While genetic variance partitioning approaches may be of limited value for understanding the evolution of ageing, they can still be useful. First of all, studies of genetic variance components for vital rates are a key piece of information if we are to predict the short-term evolutionary trajectories of a population under selection. For example, if reproduction is deliberately delayed to some late age (as in the classic experiment of Rose 1984, will life expectancy increase, and, if so, how quickly?

Perhaps more informative, however, are studies of the variance–covariance matrix for novel mutations, U. With accurate measures of U, we can better understand some of the underlying genetic constraints acting on senescence. If we find deleterious mutations for which age-specific effects are limited to late age and which have no beneficial pleiotropic effects, we could accept the existence of age-specific mutations that contribute to senescence, as posited by Medawar (1946, 1952). Similarly, finding age-specific mutations with beneficial effects early and deleterious effects late (or the reverse) would provide evidence for the type of mutations needed to generate senescence under Williams's (1957) model. What is less clear (and perhaps less testable) is whether such antagonistically pleiotropic mutations are likely to ever account for the enormous genetic variation for ageing that we observe in natural populations.

Mutation accumulation experiments can also reveal important age-related patterns of pleiotropy that do not fit into the basic MA/AP paradigm. For example, existing studies show us that most mutations are pleiotropic across ages but have the same direction of effect with respect to fitness (e.g. Pletcher et al. 1998, 1999; Mack et al. 2000; Yampolsky et al. 2000; Gong et al. 2006). They also report that the mean and variance of mutational effects tend to decrease with age. Both findings have precipitated new theoretical insights into how senescence evolves (e.g. Charlesworth 2001; Moorad & Promislow 2008). However, it should be noted that the distributions of mutational effects estimated by experiments may not well reflect the mutation input in real populations if mutations exhibit different properties in mutation accumulation lines. This issue may be particularly relevant to studies of ageing if deleterious mutations of large effect that would be rapidly purged in real populations persist in the experimental populations and have a profoundly different effect on the correlation of vitality traits across ages.

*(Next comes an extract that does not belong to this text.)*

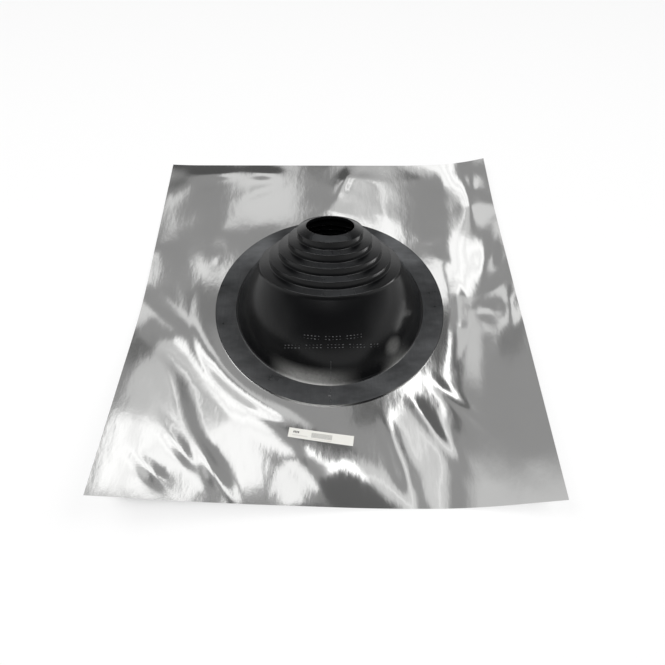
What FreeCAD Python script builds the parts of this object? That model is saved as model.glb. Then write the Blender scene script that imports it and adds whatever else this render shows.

In the light of the issues that we have raised here, where does this leave the empirical biologist interested in discriminating between the evolutionary models of senescence? There are still several assays that can provide definitive evidence for both MA and AP. QTL analyses can identify individual loci that appear to have antagonistic pleiotropic effects on age-specific fitness (Nuzhdin et al. 1997; Leips et al. 2006; Wilson et al. 2006). Tests of AP that look for trade-offs between early- and late-age fitness traits by detecting negative genetic correlations (e.g. Rose & Charlesworth 1981a; Tatar et al. 1996) can offer evidence for a role of the more inclusive AP model in senescence that does not depend upon overdominance. These tests should be viewed as conservative because trade-offs need not necessarily generate detectable patterns in genetic correlations (Dickerson 1955; Charlesworth 1990; Houle 1991). Finally, artificial selection experiments have demonstrated clear trade-offs between early- and late-age fitness traits, suggesting that at least some standing genetic variation for lifespan is due to genes with antagonistically pleiotropic effects (Rose 1984; Zwaan et al. 1995; Partridge et al. 1999). What about measurements of genetic variation for senescence? There is no doubt that such studies can help us determine the extent to which natural variation in rates of senescence is due to genetic versus environmental factors. Such studies are intrinsically valuable. But in the light of the results presented here, we are led to conclude that such studies cannot allow us to distinguish whether MA, AP or some other evolutionary force has contributed to such genetic variation.